Write out the whole listing word for word.

** start of GIVEN DATA **

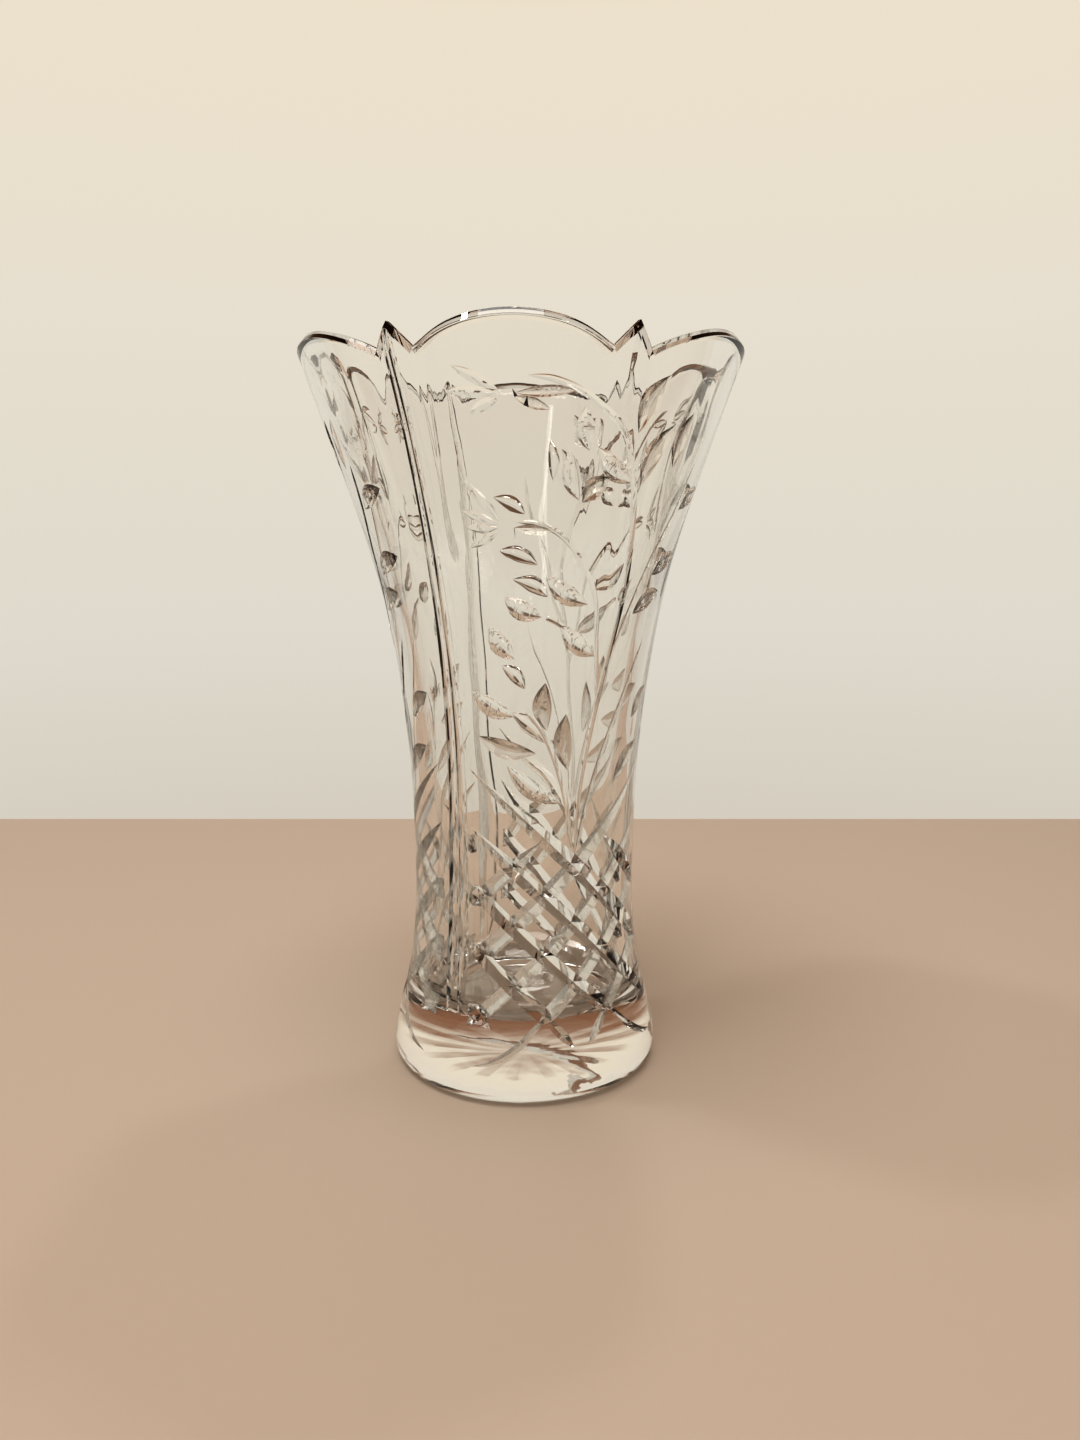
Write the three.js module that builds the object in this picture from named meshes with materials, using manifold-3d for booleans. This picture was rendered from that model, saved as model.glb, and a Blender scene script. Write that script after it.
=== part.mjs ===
// A cut crystal vase, blown and cut from one piece of clear glass.
// Millimetres, +Z up. The origin is the centre of the underside, where the vase stands.
// The middle of one cut panel faces -Y. Between the panels stand three plain columns.
import * as THREE from "three";
import { mergeVertices } from "three/addons/utils/BufferGeometryUtils.js";
import Module from "manifold-3d";

// ---- driving dimensions -------------------------------------------------------------

const OVERALL_HEIGHT = 203;      // underside to the top of a rim lobe
const MOUTH_RADIUS = 57;         // outside, at the notches of the rim
const WAIST_RADIUS = 32;         // outside, at the narrowest place
const WAIST_HEIGHT = 56;         // height of the narrowest place
const FOOT_RADIUS = 39;          // outside, at the widest place of the foot
const FOOT_EDGE_HEIGHT = 5;      // height of that widest place, top of the rounded edge
const FOOT_EDGE_RUN = 4;         // how far that rounded edge reaches in to the flat underside

const RIM_WALL = 3.8;            // glass thickness at the rim
const WAIST_WALL = 6;            // glass thickness at the waist
const FLOOR_THICKNESS = 18;      // solid glass under the well
const WELL_CORNER = 9;           // rounding where the well's floor meets its wall

const SECTORS = 6;               // one lobe and one pointed peak to each sector
const LOBE_RISE = 6.6;           // top of a lobe above the notches
const LOBE_BULGE = 4.6;          // how far a lobe swings out past the notches
const LOBE_DEPTH = 62;           // how far down the wall a lobe's bulge fades out
const PEAK_RISE = 5.6;           // tip of a peak above the notches
const PEAK_FLARE = 3;            // how far a peak's tip leans out past the notches
const PEAK_HALF_ANGLE = 5.2;     // degrees from a peak's tip to the notch beside it

const PANELS = 3;                // cut panels, one to every second sector
const FLUTE_DEPTH = 1.1;         // the two upright V cuts of each column, side by side
const FLUTE_WIDTH = 3.2;
const FLUTE_FOOT_HEIGHT = 22;    // where a flute runs out above the foot
const FLUTE_RUN_OUT = 14;        // length over which it gets shallower there

const DIAMONDS_ACROSS = 4;       // diamonds side by side on one panel
const DIAMOND_ANGLE = 30.8;      // degrees round the waist from side to side of a diamond
const DIAMOND_HEIGHT = 16.5;     // tip to tip
const LATTICE_TURN = -2.5;       // degrees from the peak above it to the lattice's middle
const MITRE_DEPTH = 1.8;         // V cuts that leave the diamonds
const MITRE_WIDTH = 5.6;
const LATTICE_BOTTOM = 24;       // height of the lowest crossing
const LATTICE_ROWS = 3;          // whole diamonds from the lowest crossing up

// ---- how finely the curves are faceted ---------------------------------------------

const LOBE_STEPS = 4;            // from a notch to the middle of a lobe
const PEAK_STEPS = 3;            // from a tip to a notch
const SECTOR_STEPS = 2 * (LOBE_STEPS + PEAK_STEPS);
const FOOT_ROWS = 4;
const BELL_ROWS = 9;
const RIM_ROWS = 4;
const WELL_ROWS = 6;
const CORNER_ROWS = 2;
const MITRE_STEPS = 6;

const REST_RADIUS = FOOT_RADIUS - FOOT_EDGE_RUN;
const RIM_RADIUS = RIM_WALL / 2;
const NOTCH_HEIGHT = OVERALL_HEIGHT - LOBE_RISE - RIM_RADIUS;
const SECTOR_ANGLE = 360 / SECTORS;
const GLASS = { color: 0xf1efe9, roughness: 0.04, metalness: 0, transparent: true, opacity: 0.35 };

// ---- the outline: foot, waist and bell ---------------------------------------------

const point = (radius, height) => new THREE.Vector2(radius, height);

const footCurve = new THREE.CubicBezierCurve(
  point(FOOT_RADIUS, FOOT_EDGE_HEIGHT),
  point(FOOT_RADIUS, THREE.MathUtils.lerp(FOOT_EDGE_HEIGHT, WAIST_HEIGHT, 0.22)),
  point(WAIST_RADIUS, THREE.MathUtils.lerp(FOOT_EDGE_HEIGHT, WAIST_HEIGHT, 0.34)),
  point(WAIST_RADIUS, WAIST_HEIGHT),
);

const bellCurve = new THREE.CubicBezierCurve(
  point(WAIST_RADIUS, WAIST_HEIGHT),
  point(WAIST_RADIUS, THREE.MathUtils.lerp(WAIST_HEIGHT, NOTCH_HEIGHT, 0.42)),
  point(
    THREE.MathUtils.lerp(WAIST_RADIUS, MOUTH_RADIUS, 0.36),
    THREE.MathUtils.lerp(WAIST_HEIGHT, NOTCH_HEIGHT, 0.68),
  ),
  point(MOUTH_RADIUS, NOTCH_HEIGHT),
);

const footPoints = footCurve.getPoints(FOOT_ROWS);
const bellPoints = bellCurve.getPoints(BELL_ROWS);
const outlinePoints = [...footPoints, ...bellPoints.slice(1)];

// Outside radius of the plain vase at a height, read off the outline.
function outsideRadius(height) {
  const last = outlinePoints.length - 1;
  let i = 0;
  while (i < last - 1 && outlinePoints[i + 1].y < height) i += 1;
  const low = outlinePoints[i];
  const high = outlinePoints[i + 1];
  return THREE.MathUtils.mapLinear(height, low.y, high.y, low.x, high.x);
}

// The wall thins from the waist to the rim.
function wallAt(height) {
  const share = THREE.MathUtils.smoothstep(height, WAIST_HEIGHT, NOTCH_HEIGHT);
  return THREE.MathUtils.lerp(WAIST_WALL, RIM_WALL, share);
}

// Closed outline from the underside's centre, up the outside, over the rim and down the well.
function bodyProfile() {
  const profile = [point(0, 0), point(REST_RADIUS / 2, 0), point(REST_RADIUS, 0)];
  profile.push(point(
    REST_RADIUS + FOOT_EDGE_RUN * Math.SQRT1_2,
    FOOT_EDGE_HEIGHT * (1 - Math.SQRT1_2),
  ));
  profile.push(...outlinePoints);

  for (let i = 1; i <= RIM_ROWS; i += 1) {
    const angle = (i / RIM_ROWS) * Math.PI;
    const out = MOUTH_RADIUS - RIM_RADIUS * (1 - Math.cos(angle));
    profile.push(point(out, NOTCH_HEIGHT + RIM_RADIUS * Math.sin(angle)));
  }

  const wellStart = FLOOR_THICKNESS + WELL_CORNER;
  for (let i = 1; i <= WELL_ROWS; i += 1) {
    const height = THREE.MathUtils.lerp(NOTCH_HEIGHT, wellStart, i / WELL_ROWS);
    profile.push(point(outsideRadius(height) - wallAt(height), height));
  }
  const cornerCentre = outsideRadius(wellStart) - wallAt(wellStart) - WELL_CORNER;
  for (let i = 1; i <= CORNER_ROWS; i += 1) {
    const angle = (i / CORNER_ROWS) * (Math.PI / 2);
    profile.push(point(
      cornerCentre + WELL_CORNER * Math.cos(angle),
      wellStart - WELL_CORNER * Math.sin(angle),
    ));
  }
  profile.push(point(0, FLOOR_THICKNESS));
  return profile;
}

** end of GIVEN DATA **

EXERCISE OUTPUT:
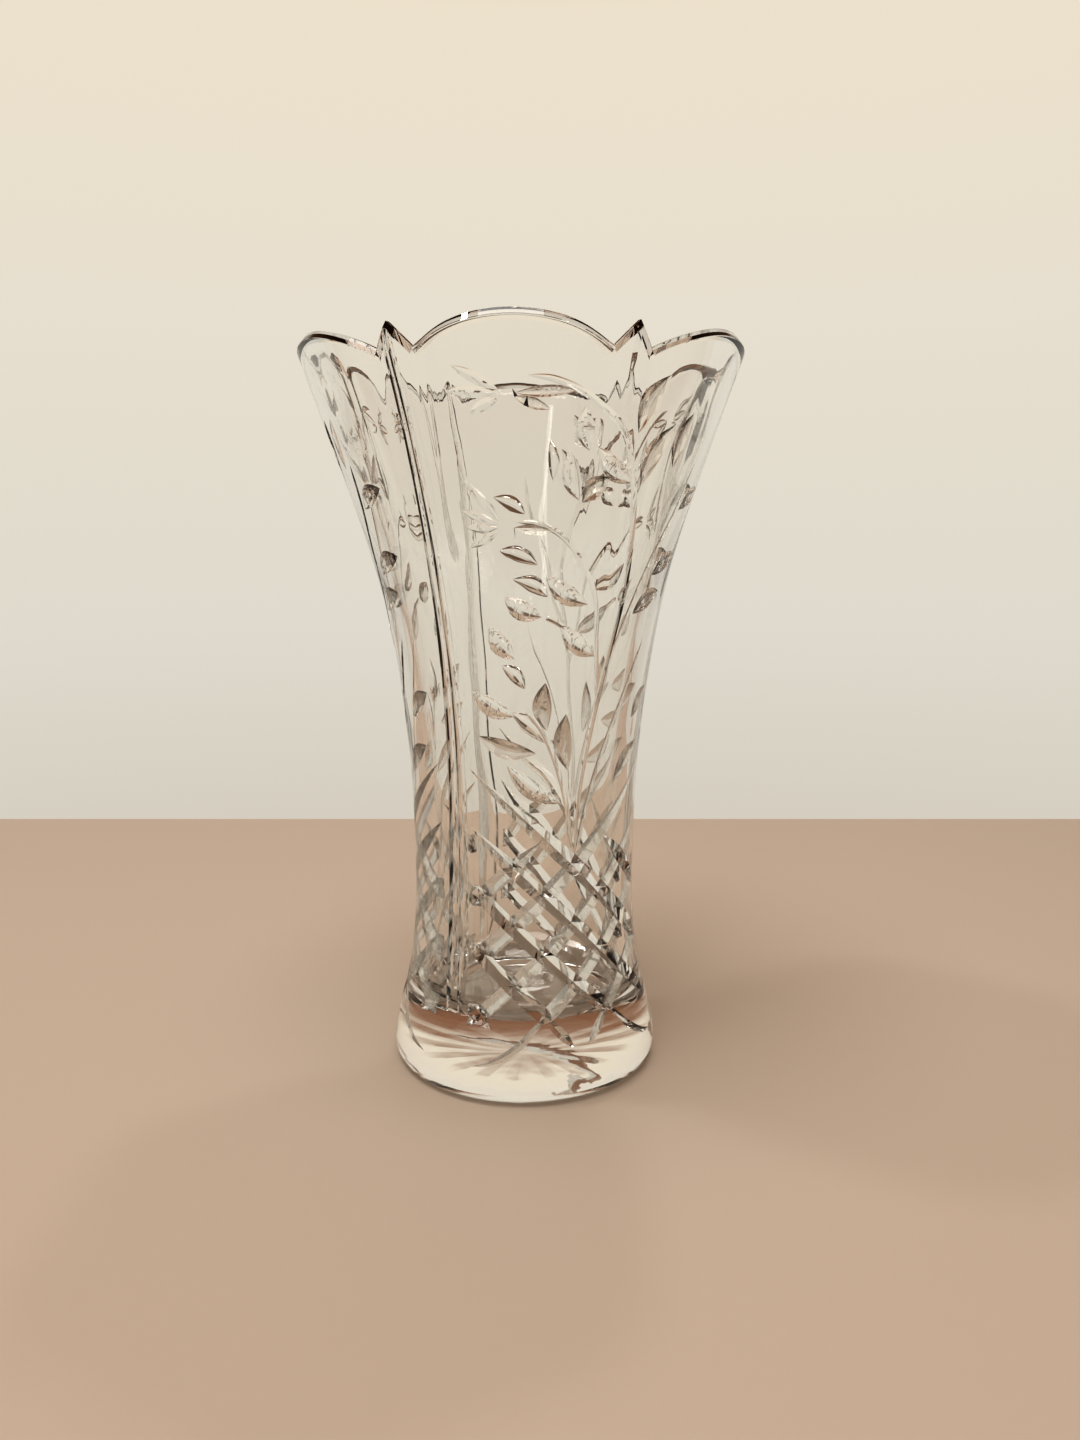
Write the three.js module that builds the object in this picture from named meshes with materials, using manifold-3d for booleans. This picture was rendered from that model, saved as model.glb, and a Blender scene script. Write that script after it.
=== part.mjs ===
// A cut crystal vase, blown and cut from one piece of clear glass.
// Millimetres, +Z up. The origin is the centre of the underside, where the vase stands.
// The middle of one cut panel faces -Y. Between the panels stand three plain columns.
import * as THREE from "three";
import { mergeVertices } from "three/addons/utils/BufferGeometryUtils.js";
import Module from "manifold-3d";

// ---- driving dimensions -------------------------------------------------------------

const OVERALL_HEIGHT = 203;      // underside to the top of a rim lobe
const MOUTH_RADIUS = 57;         // outside, at the notches of the rim
const WAIST_RADIUS = 32;         // outside, at the narrowest place
const WAIST_HEIGHT = 56;         // height of the narrowest place
const FOOT_RADIUS = 39;          // outside, at the widest place of the foot
const FOOT_EDGE_HEIGHT = 5;      // height of that widest place, top of the rounded edge
const FOOT_EDGE_RUN = 4;         // how far that rounded edge reaches in to the flat underside

const RIM_WALL = 3.8;            // glass thickness at the rim
const WAIST_WALL = 6;            // glass thickness at the waist
const FLOOR_THICKNESS = 18;      // solid glass under the well
const WELL_CORNER = 9;           // rounding where the well's floor meets its wall

const SECTORS = 6;               // one lobe and one pointed peak to each sector
const LOBE_RISE = 6.6;           // top of a lobe above the notches
const LOBE_BULGE = 4.6;          // how far a lobe swings out past the notches
const LOBE_DEPTH = 62;           // how far down the wall a lobe's bulge fades out
const PEAK_RISE = 5.6;           // tip of a peak above the notches
const PEAK_FLARE = 3;            // how far a peak's tip leans out past the notches
const PEAK_HALF_ANGLE = 5.2;     // degrees from a peak's tip to the notch beside it

const PANELS = 3;                // cut panels, one to every second sector
const FLUTE_DEPTH = 1.1;         // the two upright V cuts of each column, side by side
const FLUTE_WIDTH = 3.2;
const FLUTE_FOOT_HEIGHT = 22;    // where a flute runs out above the foot
const FLUTE_RUN_OUT = 14;        // length over which it gets shallower there

const DIAMONDS_ACROSS = 4;       // diamonds side by side on one panel
const DIAMOND_ANGLE = 30.8;      // degrees round the waist from side to side of a diamond
const DIAMOND_HEIGHT = 16.5;     // tip to tip
const LATTICE_TURN = -2.5;       // degrees from the peak above it to the lattice's middle
const MITRE_DEPTH = 1.8;         // V cuts that leave the diamonds
const MITRE_WIDTH = 5.6;
const LATTICE_BOTTOM = 24;       // height of the lowest crossing
const LATTICE_ROWS = 3;          // whole diamonds from the lowest crossing up

// ---- how finely the curves are faceted ---------------------------------------------

const LOBE_STEPS = 4;            // from a notch to the middle of a lobe
const PEAK_STEPS = 3;            // from a tip to a notch
const SECTOR_STEPS = 2 * (LOBE_STEPS + PEAK_STEPS);
const FOOT_ROWS = 4;
const BELL_ROWS = 9;
const RIM_ROWS = 4;
const WELL_ROWS = 6;
const CORNER_ROWS = 2;
const MITRE_STEPS = 6;

const REST_RADIUS = FOOT_RADIUS - FOOT_EDGE_RUN;
const RIM_RADIUS = RIM_WALL / 2;
const NOTCH_HEIGHT = OVERALL_HEIGHT - LOBE_RISE - RIM_RADIUS;
const SECTOR_ANGLE = 360 / SECTORS;
const GLASS = { color: 0xf1efe9, roughness: 0.04, metalness: 0, transparent: true, opacity: 0.35 };

// ---- the outline: foot, waist and bell ---------------------------------------------

const point = (radius, height) => new THREE.Vector2(radius, height);

const footCurve = new THREE.CubicBezierCurve(
  point(FOOT_RADIUS, FOOT_EDGE_HEIGHT),
  point(FOOT_RADIUS, THREE.MathUtils.lerp(FOOT_EDGE_HEIGHT, WAIST_HEIGHT, 0.22)),
  point(WAIST_RADIUS, THREE.MathUtils.lerp(FOOT_EDGE_HEIGHT, WAIST_HEIGHT, 0.34)),
  point(WAIST_RADIUS, WAIST_HEIGHT),
);

const bellCurve = new THREE.CubicBezierCurve(
  point(WAIST_RADIUS, WAIST_HEIGHT),
  point(WAIST_RADIUS, THREE.MathUtils.lerp(WAIST_HEIGHT, NOTCH_HEIGHT, 0.42)),
  point(
    THREE.MathUtils.lerp(WAIST_RADIUS, MOUTH_RADIUS, 0.36),
    THREE.MathUtils.lerp(WAIST_HEIGHT, NOTCH_HEIGHT, 0.68),
  ),
  point(MOUTH_RADIUS, NOTCH_HEIGHT),
);

const footPoints = footCurve.getPoints(FOOT_ROWS);
const bellPoints = bellCurve.getPoints(BELL_ROWS);
const outlinePoints = [...footPoints, ...bellPoints.slice(1)];

// Outside radius of the plain vase at a height, read off the outline.
function outsideRadius(height) {
  const last = outlinePoints.length - 1;
  let i = 0;
  while (i < last - 1 && outlinePoints[i + 1].y < height) i += 1;
  const low = outlinePoints[i];
  const high = outlinePoints[i + 1];
  return THREE.MathUtils.mapLinear(height, low.y, high.y, low.x, high.x);
}

// The wall thins from the waist to the rim.
function wallAt(height) {
  const share = THREE.MathUtils.smoothstep(height, WAIST_HEIGHT, NOTCH_HEIGHT);
  return THREE.MathUtils.lerp(WAIST_WALL, RIM_WALL, share);
}

// Closed outline from the underside's centre, up the outside, over the rim and down the well.
function bodyProfile() {
  const profile = [point(0, 0), point(REST_RADIUS / 2, 0), point(REST_RADIUS, 0)];
  profile.push(point(
    REST_RADIUS + FOOT_EDGE_RUN * Math.SQRT1_2,
    FOOT_EDGE_HEIGHT * (1 - Math.SQRT1_2),
  ));
  profile.push(...outlinePoints);

  for (let i = 1; i <= RIM_ROWS; i += 1) {
    const angle = (i / RIM_ROWS) * Math.PI;
    const out = MOUTH_RADIUS - RIM_RADIUS * (1 - Math.cos(angle));
    profile.push(point(out, NOTCH_HEIGHT + RIM_RADIUS * Math.sin(angle)));
  }

  const wellStart = FLOOR_THICKNESS + WELL_CORNER;
  for (let i = 1; i <= WELL_ROWS; i += 1) {
    const height = THREE.MathUtils.lerp(NOTCH_HEIGHT, wellStart, i / WELL_ROWS);
    profile.push(point(outsideRadius(height) - wallAt(height), height));
  }
  const cornerCentre = outsideRadius(wellStart) - wallAt(wellStart) - WELL_CORNER;
  for (let i = 1; i <= CORNER_ROWS; i += 1) {
    const angle = (i / CORNER_ROWS) * (Math.PI / 2);
    profile.push(point(
      cornerCentre + WELL_CORNER * Math.cos(angle),
      wellStart - WELL_CORNER * Math.sin(angle),
    ));
  }
  profile.push(point(0, FLOOR_THICKNESS));
  return profile;
}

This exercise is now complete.